Adolf, Jack, Ady, Eddie Ignatevic, Edy Rozner, Zek, Mr. Smiling, Pinhas Ben Hzak, eccoli tutti i nomi con cui si era esibito in carriera. Quante vite aveva vissuto? Quante volte era salito in alto, caduto, ricaduto e poi salito di nuovo?

Era stanco Eddie.

Ora voleva tornare nella “sua” Germania. Lì da dove era partito, dove tutto era cominciato. Ma più chiedeva il visto per uscire, più si metteva in cattiva luce con le autorità.

Era diventato poco più che un vecchio rompiscatole e si stava facendo dei nemici. Nemici pericolosi.

Take 16- The September of My Years

Fu l’ambasciatore americano a Mosca che, finalmente, nel 1974 intervenne. Chissà forse, un tempo, da giovane, aveva ascoltato qualche pezzo di Eddie e di una delle sue orchestre?

E così Eddie tornò, finalmente, a Berlino.

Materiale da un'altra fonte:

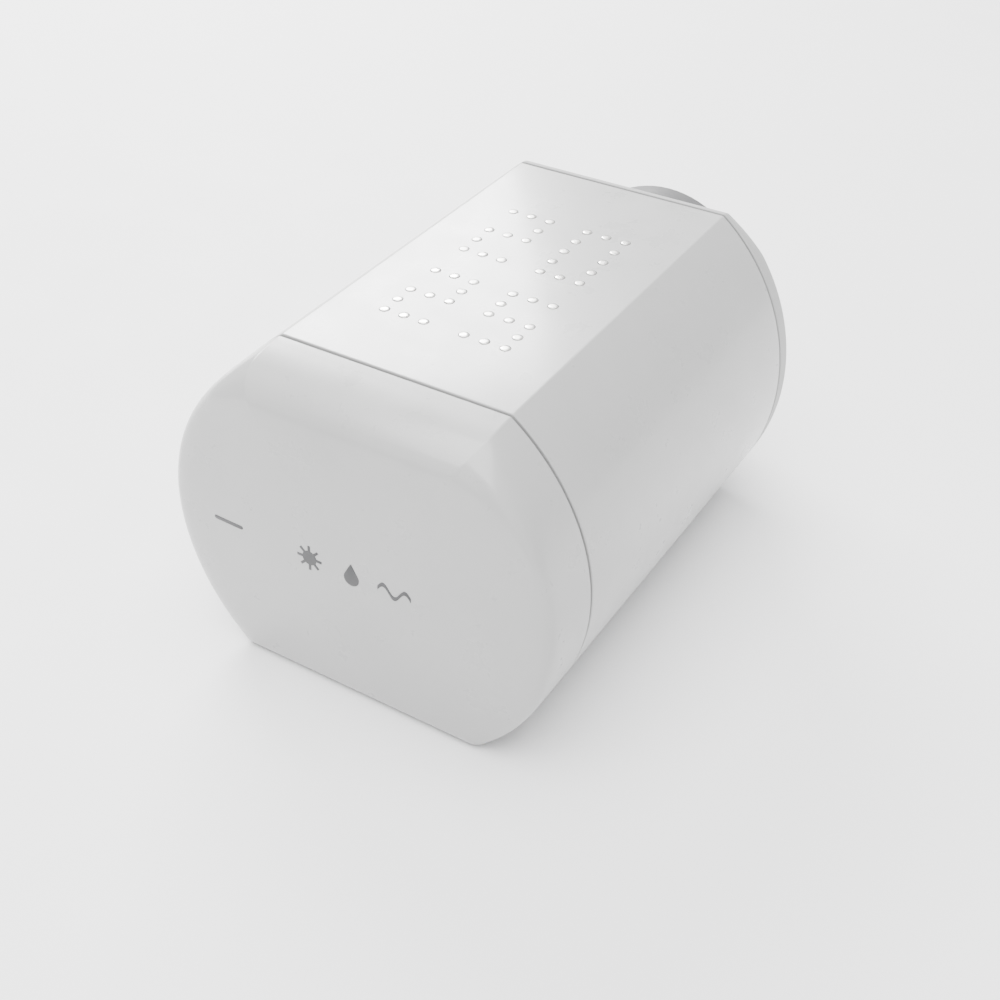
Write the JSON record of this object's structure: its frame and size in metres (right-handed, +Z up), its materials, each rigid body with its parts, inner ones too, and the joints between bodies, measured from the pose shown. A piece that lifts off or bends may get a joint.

Ma il governo russo trovò il modo di fargliela pagare: gli requisirono tutto, soldi, documenti, registrazioni, ricordi. Sui lui cadde la damnatio memoriae, il suo nome venne cancellato, la sua musica fatta sparire, i suoi dischi dati al macero, ogni documentazione su di lui cancellata.

E a Berlino non lo trattarono meglio: nessuno si ricordava di lui, nessuno era interessato alla sua musica.

Sono gli anni ’70, i giovani tedeschi sono presi da musiche strane, atonali, sperimentali, misteriose. L’unico Jazz accettato è il free più spinto. Alla radio si ascoltano gli echi di corrieri cosmici, lo chiamano “il rock dei krauti”.

Eddie non ha neanche i documenti necessari per ricevere una misera pensione; persino i tentativi di ottenere un risarcimento quale perseguitato dalle leggi razziali falliscono; non c'è nemmeno chi pensa a lui per un onesto revival o per una rivalutazione critica.

Va a vivere in un lurido appartamentino nella Bergfriedenstrasse, nel quartiere Berlin-Kreuzberg e ci muore, in totale solitudine l’8 agosto del 1976.

Outro

Si è continuato a suonare del buon jazz in Russia, ce n’è di buono persino oggi in quella grottesca imitazione di una Democrazia che è la Russia di Putin, ma se ne produceva di ottimo tra i ’60 ed i ’70.

E chiunque lo suonasse sapeva bene chi era stato Eddie Rosner.

Ora, per quanto si possa distruggere, per quanto la Storia possa portarsi via vite e memorie, è sempre impossibile far sparire tutto.

Qualcosa rimane sempre.

A Mosca la musica di Eddie viene ancora suonata, al Moscow Jazz Club, fondato da Alexey Bateshev, per esempio.

Ed anche noi qualcosa possiamo ancora ascoltarla.

In questo disco della serie “Soviet Jazz Legends”, per esempio.

Ne vale la pena. Per un sacco di motivi.

Ady Rosner (1910-1976) il più grande jazzista bianco di tutti i tempi. Anche se nessuno lo sa.